Separately, a Charlottesville, Virginia, medical device company, Contraline, is developing a nonhormonal male birth control method that involves injecting a gel into the vas deferens, the tubes that transport sperm from the testicles.

Injecting the gel, called ADAM, involves a single, 15-minute procedure, said Kevin Eisenfrats, Contraline’s CEO and co-founder. Then, the gel is meant to stay in place for years. Contraline compares the long-acting reversible contraceptive to an intrauterine device (IUD) for women.

Contraline has been testing ADAM in an early clinical trial in Australia. In January, the company reported that among 25 clinical trial participants, the approach resulted in a 99.8% to 100% reduction in the number of motile sperm within 30 days of the procedure, Eisenfrats said.

“It’s honestly very similar to the experience patients have after a vasectomy,” he said. “Some of these patients had light bruising and swelling, which go away on their own.”
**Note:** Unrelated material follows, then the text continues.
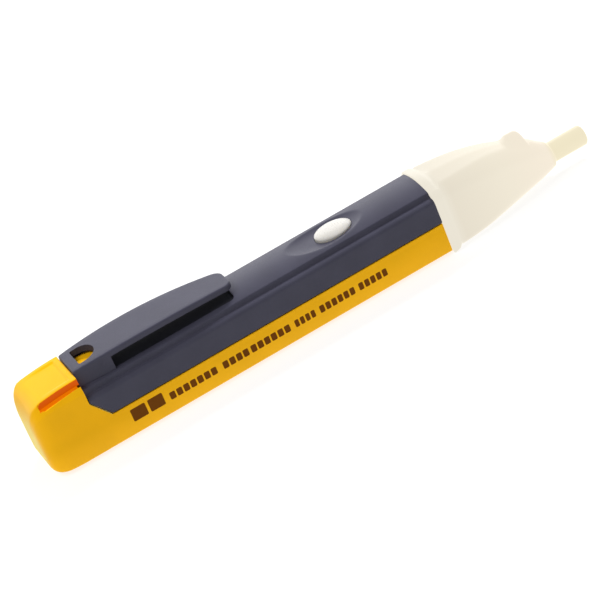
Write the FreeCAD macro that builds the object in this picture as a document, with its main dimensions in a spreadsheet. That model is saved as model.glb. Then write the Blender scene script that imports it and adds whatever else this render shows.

Contraline hopes to start testing ADAM in the U.S. in 2025.

Because Contraline is developing ADAM as a medical device and not a drug, it may be able to go through a speedier clinical trial and regulatory process than contraceptive drugs like the hormonal gel, experts suggest.

If it goes according to plan — which can be rare for novel products with no precedent — Eisenfrats said he’s aiming for an FDA approval in 2027.